Spatial patterns of ecosystem processes constitute significant sources of uncertainty in greenhouse gas flux estimations partly because the patterns are temporally dynamic. The aim of this study was to describe temporal variability in the spatial patterns of grassland CO 2 and N 2 O flux under varying environmental conditions and to assess effects of the grassland management (grazing and mowing) on flux patterns. We made spatially explicit measurements of variables including soil respiration, aboveground biomass, N 2 O flux, soil water content, and soil temperature during a four-year study in the vegetation periods at grazed and mowed grasslands. Sampling was conducted in 80×60 m grids of 10 m resolution with 78 sampling points in both study plots.
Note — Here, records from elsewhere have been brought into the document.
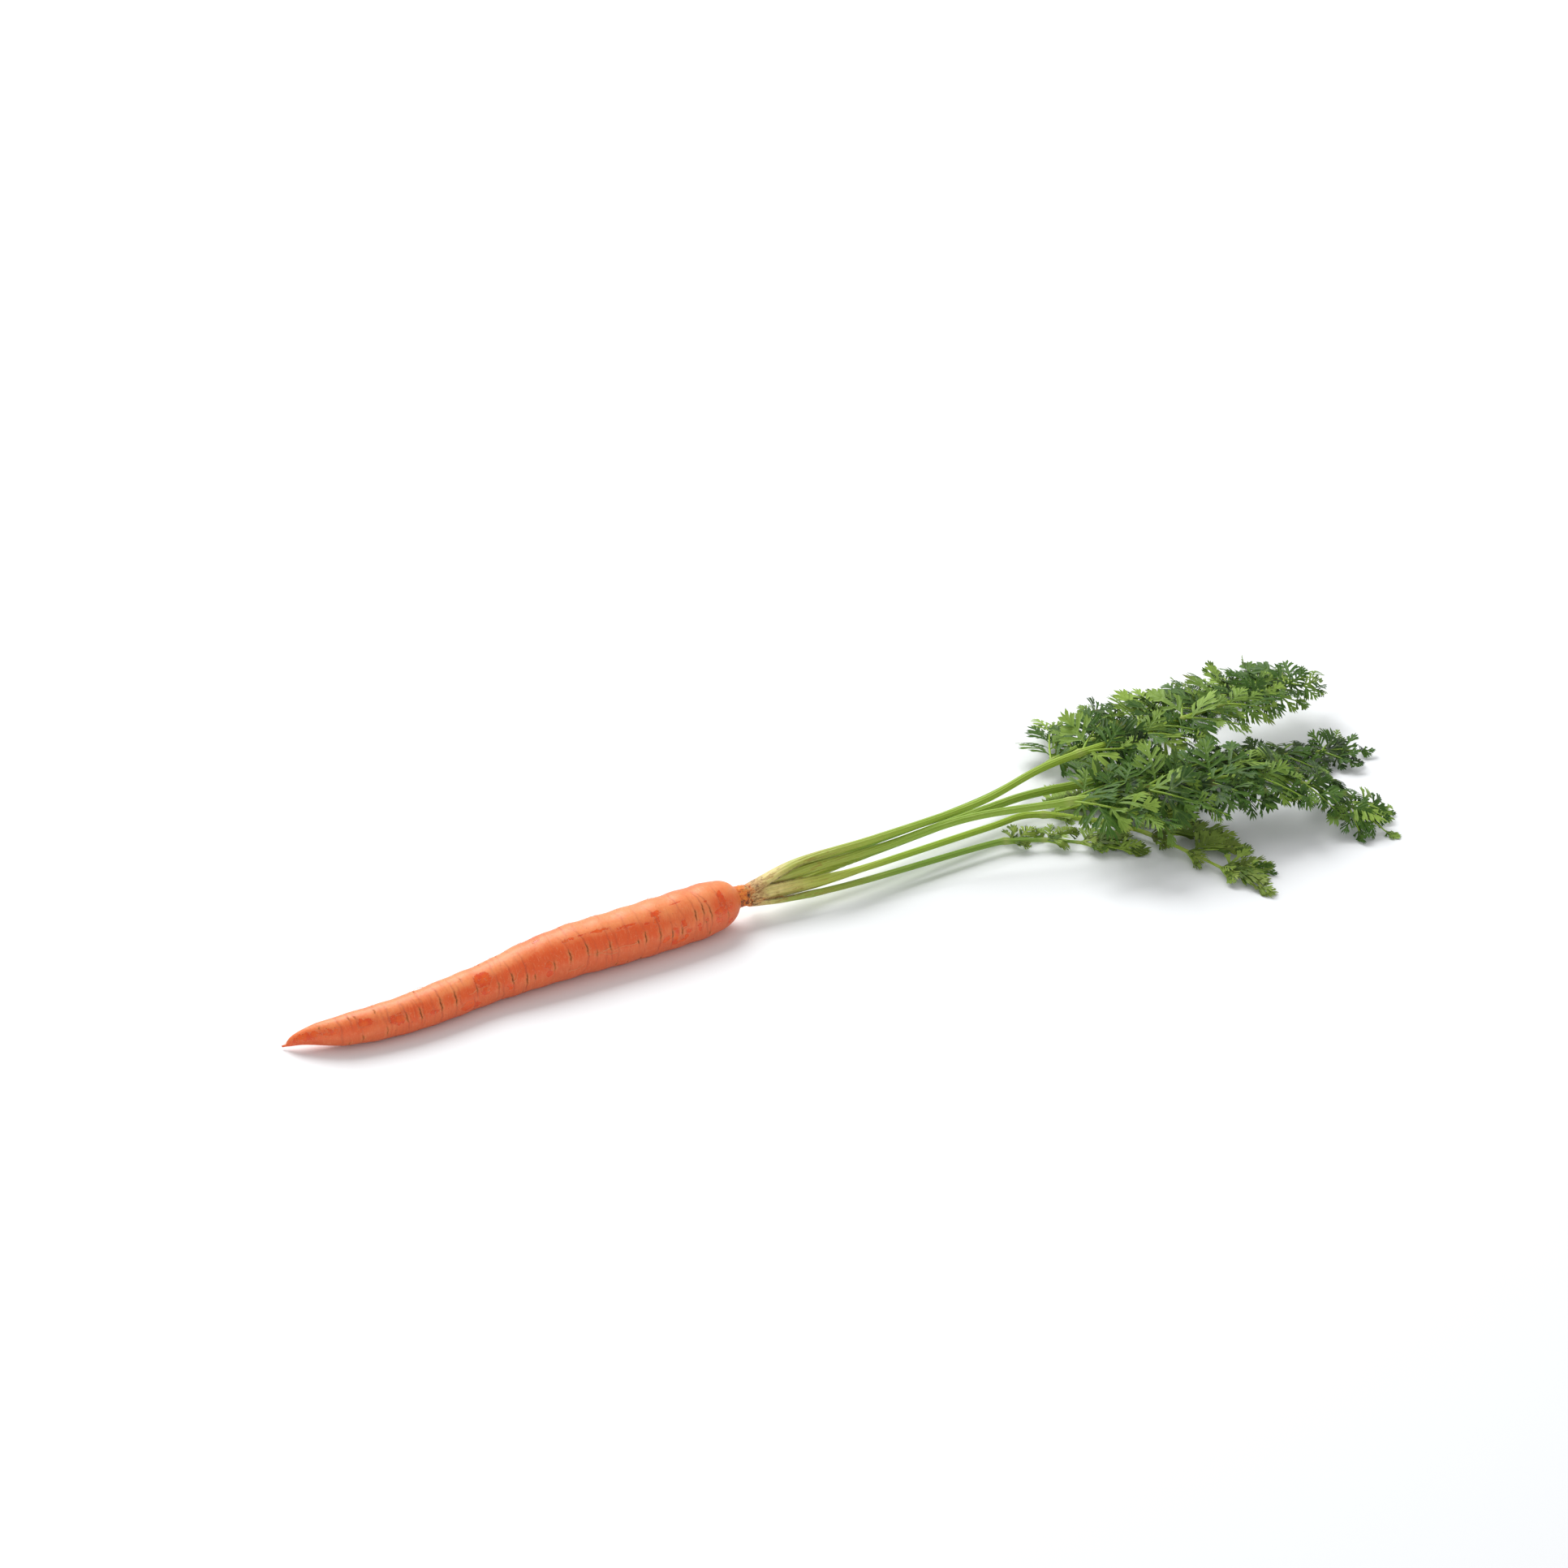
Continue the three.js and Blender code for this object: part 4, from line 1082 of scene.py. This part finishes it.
def add_leaflet(out, leaf, base, direction, normal, length, seed, tone):
    """One toothed blade, tilted, lifted, curled and twisted by chance."""
    template, faces = TEMPLATES[int((1 + 0.9975 * vary(seed)) * TEMPLATE_COUNT / 2)]
    tilt = math.radians(LEAFLET_TILT * vary(seed + 1))
    lifted = math.radians(drawn(*LEAFLET_LIFT, seed + 2))
    up = unit(normal * math.cos(tilt) + np.cross(normal, direction) * math.sin(tilt))
    ahead = unit(direction * math.cos(lifted) + up * math.sin(lifted))
    up = square_to(ahead, up)
    s, t, lift, across = template.T
    curl = drawn(*LEAFLET_CURL, seed + 3)
    twist = LEAFLET_TWIST * vary(seed + 6)
    height = lift - curl * s * s - LEAFLET_DROOP * t * t + twist * s * t
    shape = np.stack([s, t, height], axis=-1) * length
    points = base + shape @ np.stack([ahead, np.cross(up, ahead), up])
    dried = vary(seed + 4) > DRY_TIP_ABOVE
    dry = DRY_TIP * smooth_step(s, *DRY_TIP_FROM) if dried else 0 * s
    if "folded" in leaf:
        dry = np.maximum(dry, 0.12 + 0.12 * vary(seed + 9))
        tone += FOLDED_PALER
    tone = np.clip(tone + LEAFLET_TONE_SPREAD * vary(seed + 5) + 0.2 * (s - 0.5), 0, 1)
    out.add(limited(leaf, points), faces, BLADE, across=across, tone=tone, dry=dry)


def add_pinna(out, leaf, at, side, length, sweep, seed, tone):
    """One side branch: its thin rib and the leaflets on both sides of it."""
    point, tangent, _, left = at
    rise = (PINNA_RISE + 0.08 * vary(seed + 5)) * UP
    outward = tangent * math.cos(sweep) + left * side * math.sin(sweep) + rise
    share = np.linspace(0, 1, PINNA_ROWS)
    u = length * share
    line = (
        point
        + outward * (u * (1 - PINNA_SHORTENING * share))[:, None]
        + tangent * (FORWARD_BEND * u * share)[:, None]
        - leaf["sag"] * UP * (u * share)[:, None]
    )
    line = limited(leaf, line)
    line[0] = point
    rings = tube(line, UP, lerp(*PINNA_RADII, share), PINNA_SIDES)
    out.add_rings(rings, STALK, along=PINNA_ALONG, rib=0.5, tone=max(0.1, tone) * 0.8)

    ahead = unit(np.gradient(line, axis=0))
    folded = "folded" in leaf
    fold = FOLDED if folded else OPEN
    roll = math.radians(fold["roll"] + 8 * vary(seed + 3))
    least, growth, most = LEAFLET_LENGTH
    longest = min(most, least + growth * length, 3 + 0.6 * length) * fold["length"]
    start, end = (v * length for v in LEAFLET_SPAN)
    count = max(3, round((end - start) / (LEAFLET_PITCH * fold["pitch"])) + 1)
    for j in range(count + 1):
        place = min(j / (count - 1), 1.05)
        spot = lerp(start, end, place) / length * (PINNA_ROWS - 1)
        low = min(int(spot), PINNA_ROWS - 2)
        base = lerp(line[low], line[low + 1], spot - low)
        forward = unit(lerp(ahead[low], ahead[low + 1], spot - low))
        upright = square_to(forward, UP)
        upright = upright * math.cos(roll) - np.cross(upright, forward) * math.sin(roll)
        across = np.cross(upright, forward)
        angle = math.radians(lerp(*LEAFLET_ANGLE, min(place, 1)) * fold["angle"])
        # One leaflet ends the pinna; before it they stand in pairs.
        for hand in (0,) if j == count else (1, -1):
            size = longest * (1 - LEAFLET_TAPER * place)
            size *= 1 + 0.25 * vary(seed + 7 * j + 20 - 20 * hand) * abs(hand)
            turned = (angle + math.radians(8 * vary(seed + 11 * j + hand))) * abs(hand)
            aside = across * (abs(hand) if folded else hand)
            direction = unit(forward * math.cos(turned) + aside * math.sin(turned))
            add_leaflet(out, leaf, base, direction, upright, size, seed * 3 + 17 * j + hand, tone)


def pair_place(leaf, i):
    """Where a leaf's pair number i stands, from 0 at its first pair to 1 at the tip."""
    return 1 - (1 - i / leaf["pairs"]) ** PAIR_SPACING_POWER


def make_leaf(leaf, number, materials):
    spine = Spine(leaf)
    out = Pieces(leaf["name"] + "_green", *LEAF_KEYS)
    tone = 0.5 + 0.2 * vary(number + 70)
    add_stalk(out, leaf, spine, number)

    # Odd steps are the small branches between two pairs, which the folded fronds don't have.
    for step in range(0, 2 * leaf["pairs"] - 1, 2 if "folded" in leaf else 1):
        between = step % 2
        along = pair_place(leaf, step / 2)
        for side in (1, -1):
            basal, room_from, room_to = leaf["left"] if side > 0 else leaf["right"]
            seed = 100 * number + 5 * step + side
            tip = min(PINNA_LEAST, basal)
            length = tip + (basal - tip) * (1 - along) ** PINNA_TAPER_POWER
            length *= (1 + 0.1 * vary(seed)) * (BETWEEN_LENGTH if between else 1)
            room = lerp(room_from, room_to, along)
            least, most = (math.radians(v) for v in SWEEP_LIMITS)
            sweep = min(max(math.asin(min(1, room / length)), least), most)
            at = spine.at(lerp(leaf["blade_from"], 1, along + 0.012 * vary(seed + 2)))
            # The small branches between pairs are painted darker, as shade among the longer pairs; the
            # rest of the spread is chance.
            tone_and_painted_shade = tone + 0.16 * vary(seed + 8) - BETWEEN_PAINTED_SHADE * between
            add_pinna(out, leaf, at, side, length, sweep, seed, tone_and_painted_shade)
    at = spine.at(END_LEAFLETS_AT)
    add_pinna(out, leaf, at, 1, END_LEAFLETS_LENGTH, 0, 100 * number + 99, tone)
    thing = out.make(*materials)
    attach(thing, "root")
    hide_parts(leaf["name"])


# ---- Floor and light ----


def make_floor():
    corners = np.array([(-1, -1, 0), (1, -1, 0), (1, 1, 0), (-1, 1, 0)]) * FLOOR_HALF_WIDTH
    plane = Pieces("floor")
    plane.add(corners, np.array([[0, 1, 2, 3]]))
    plane.make(floor_material())


def add_area_light(name, place, size, power):
    """A square area light at a place in metres, aimed at the carrot."""
    data = bpy.data.lights.new(name, "AREA")
    data.size = size
    data.energy = power
    light = new_object(name, data)
    light.location = place
    aim = Vector(LIT_POINT) - Vector(place)
    light.rotation_euler = aim.to_track_quat("-Z", "Y").to_euler()


def make_light():
    world = bpy.data.worlds.new("studio")
    world.use_nodes = True
    background = world.node_tree.nodes["Background"]
    background.inputs["Color"].default_value = (1.0, 1.0, 1.0, 1)
    background.inputs["Strength"].default_value = SKY_STRENGTH
    bpy.context.scene.world = world
    for name, light in LIGHTS.items():
        add_area_light(name, *light)
    bpy.context.scene.view_settings.view_transform = "Standard"


# ---- The scene ----

make_camera()
make_root()
make_crown()
make_bracts()
make_hairs()
leaf_materials = [stalk_material(), blade_material()]
for number, leaf in enumerate(LEAVES):
    make_leaf(leaf, number + 1, leaf_materials)
make_floor()
make_light()
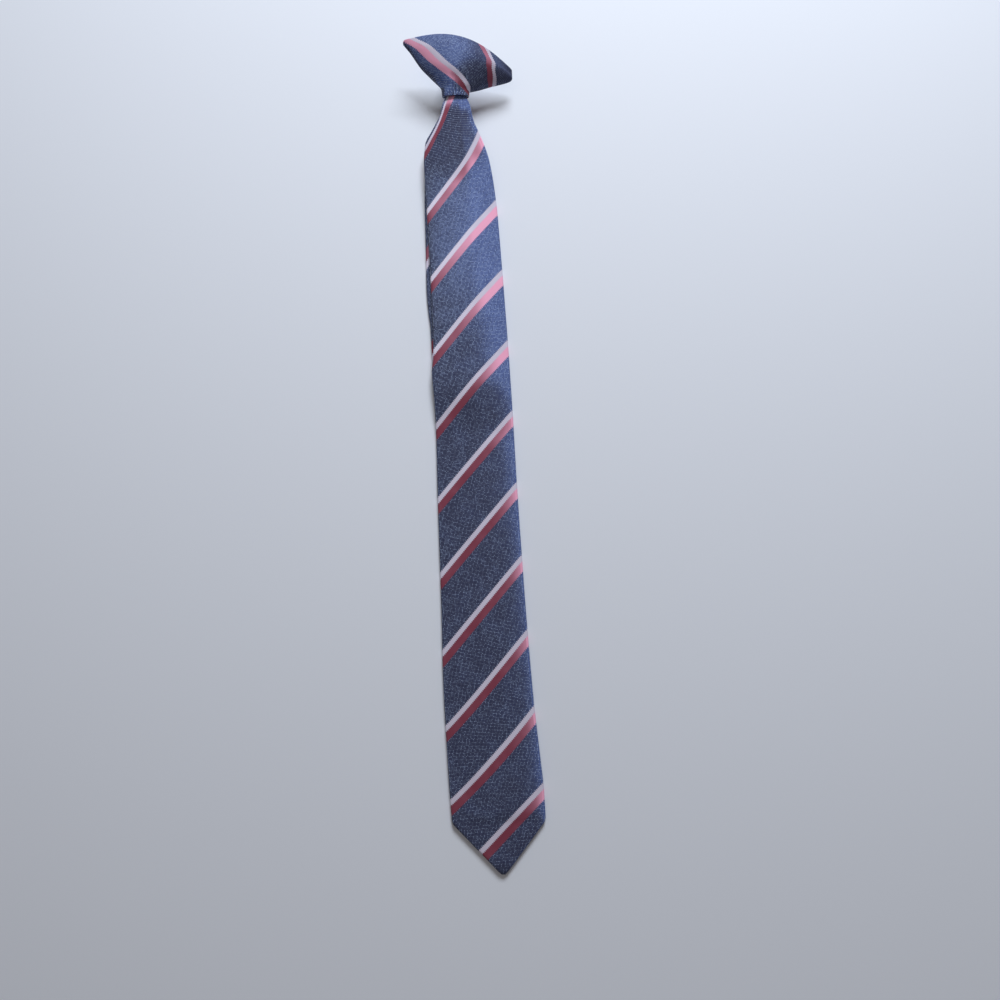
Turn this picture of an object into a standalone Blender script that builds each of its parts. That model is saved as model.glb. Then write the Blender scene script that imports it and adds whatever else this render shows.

Soil respiration was monitored nine times, and N 2 O flux was monitored twice during the study period. Altitude, soil organic carbon, and total soil nitrogen were used as background factors at each sampling position, while aboveground biomass, soil water content, and soil temperature were considered as covariates in the spatial analysis. Data were analyzed using variography and kriging. Altitude was autocorrelated over distances of 40-50 m in both plots and influenced spatial patterns of soil organic carbon, total soil nitrogen, and the covariates. Altitude was inversely related to soil water content and aboveground biomass and positively related to soil temperature. Autocorrelation lengths for soil respiration were similar on both plots (about 30 m), whereas autocorrelation lengths of N 2 O flux differed between plots (39 m in the grazed plot vs. 18 m in the mowed plot). Grazing appeared to increase heterogeneity and linkage of the spatial patterns, whereas mowing had a homogenizing effect. Spatial patterns of soil water content, soil respiration, and aboveground biomass were temporally variable especially in the first 2 years of the experiment, whereas spatial patterns were more persistent (mostly significant correlation at p<0.05 between location ranks) in the second 2 years, following a wet year. Increased persistence of spatial patterns after a wet year indicated the recovery potential of grasslands following drought and suggested that adequate water supply could have a homogenizing effect on CO 2 and N 2 O fluxes.